Charmin creates AI digital doppelganger for video calls

By Tilly Kenyon
Charmin's new BRB Bot prototype uses AI to make it look like you're still on your Zoom call, even when you've stepped away...

Charmin’s latest prototype is a video chat bot called BRB Bot. It is the ‘first-ever bot’ that will keep you logged on to a video call by creating a digital twin that swaps your live video feed with an AI-powered version of yourself.

BRB Bot, which is currently beta-only, is a desktop app that accesses the camera feed and uses machine learning, natural language processing, and tone analysis to listen to video calls and serve up the appropriate reactions in real-time so no one notices you’ve left to take a break. 

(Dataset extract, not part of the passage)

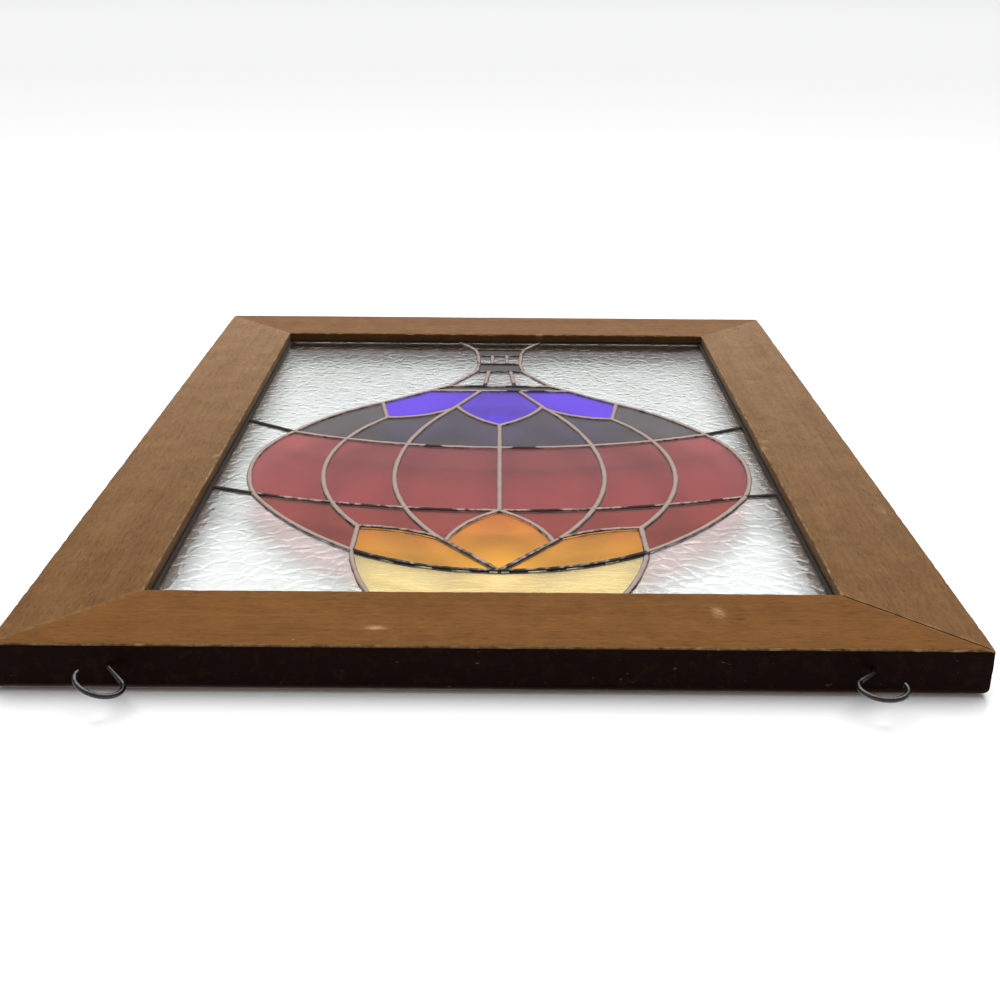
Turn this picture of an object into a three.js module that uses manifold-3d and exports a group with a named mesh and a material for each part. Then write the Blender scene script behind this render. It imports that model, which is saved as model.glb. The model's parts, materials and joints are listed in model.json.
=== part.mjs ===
// A stained glass panel with a balloon picture, held in the groove of a mitred wooden frame
// and made to hang from two screw hooks. Millimetres, +Z up; the front faces -Y.
// The origin lies midway between the hooks, at the height where a chain bears in their loops.
import * as THREE from 'three';
import { mergeVertices } from 'three/addons/utils/BufferGeometryUtils.js';
import Module from 'manifold-3d';

const wasm = await Module();
wasm.setup();

// Frame
const FRAME_WIDTH = 508;
const FRAME_HEIGHT = 671;
const FRAME_DEPTH = 27;
const MEMBER_WIDTH = 63.5;
const ARRIS = 1.2; // worn edges of the members
const BACK_ROUNDING = 4.5; // outer edge at the back
const FIT_GAP = 0.3; // between neighbouring pieces
const MITRE_GAP = 0.4;

// Glass and the metal lines that join it
const GLASS_THICKNESS = 3;
const GLASS_SETBACK = 8.6; // from the front of the frame to the front of the glass
const BEAD_WIDTH = 4.4; // a soldered line where it lies on the glass
const BEAD_CREST = 2; // its flat top
const BEAD_HEIGHT = 1.2;
const WEB_WIDTH = 1.2; // the metal between two edges of glass
const PANEL_CAPTURE = 5; // how far the panel reaches into the groove
const SEAM_STEP = 26; // longest chord along a curved seam

// Hooks
const HOOK_SPREAD = 386.6;
const HOOK_SETBACK = 11.5; // from the front of the frame to the middle of the wire
const HOOK_TURNS = { left: 0, right: -20 }; // degrees, how far each is screwed past square
const HOOK_WIRE = 2.8;
const HOOK_SIDES = 8;
const HOOK_STEPS = 30;
const LOOP_RADIUS = 12.2; // centre line of the wire
const LOOP_LEVEL = 18; // centre of the loop above the frame
const LOOP_START = 205; // degrees, where the wire comes into the loop
const LOOP_END = -20; // its open end
const SHANK_DEPTH = 18;
const SHANK_RISE = 2; // straight wire that shows above the wood
const BEARING_LEVEL = LOOP_LEVEL + LOOP_RADIUS - HOOK_WIRE / 2;

// Places worked out from the sizes above
const HALF_WIDTH = FRAME_WIDTH / 2;
const TOP = -BEARING_LEVEL; // top edge of the frame
const FRONT = -HOOK_SETBACK;
const PANEL_Y = FRONT + GLASS_SETBACK + GLASS_THICKNESS / 2;
const BEAD_SEAT = GLASS_THICKNESS / 2 + FIT_GAP;
const PANEL_HALF_DEPTH = GLASS_THICKNESS / 2 + BEAD_HEIGHT;
const BORDER_X = HALF_WIDTH - MEMBER_WIDTH - 0.5; // centre of the metal line round the panel
const BORDER_TOP = MEMBER_WIDTH + 0.5;
const BORDER_FOOT = FRAME_HEIGHT - BORDER_TOP;
const PICTURE_SHIFT = -3.7; // the picture's axis from the middle of the frame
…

According to Charmin the BRB Bot listens and responds as if you are still on the video call and features a range of realistic human reactions, such as laughing at your boss’ terrible jokes, looking thoughtfully into the distance, pretending to search for the unmute button and much more. Before using it, you have to record those clips through the software, responding to a variety of prompts with the appropriate action and expression so the bot can cut those clips in later. It remixes clips of your face to give the impression that you're still in front of the camera even when you step away.

“From video conference calls, to gaming, to sports, we’ve been forced to adapt to living and working virtually; however, one thing that hasn’t changed is when nature calls, you have to answer… no ifs, ands or butts about it,” said Rob Reinerman, Charmin Vice President, Procter & Gamble. “At Charmin, we’re obsessed with delivering a better bathroom experience whether it be providing the best toilet paper or inventing other novel ways to help people Enjoy the Go. BRB Bot is yet another way Charmin is exploring better bathroom technology that could one day become reality.”

Risks of AI bots

Although there can be benefits of AI bots that enable you to be gone for a minute or two on a video call without being noticed, it begs the question of how far people could take it. 

The COVID-19 pandemic has meant a lot more video meetings than usual. Bored with having to be on so many Zoom calls, creative technologist Matt Reed decided to build an AI-powered clone named ‘Zoombot’ to handle the meetings for him. Reed designed Zoombot to use speech recognition and text-to-speech to respond to his colleagues and the video rotates through several images of Reed in front of his computer, making it seem like he has a bad connection.

With advancements in technology, these AI bots could enable people to skip meetings, miss important information, and not be present at all, as long as the bot is realistic enough. The technology needs to be used in the right way and not abused by people who wish not to attend meetings all the time.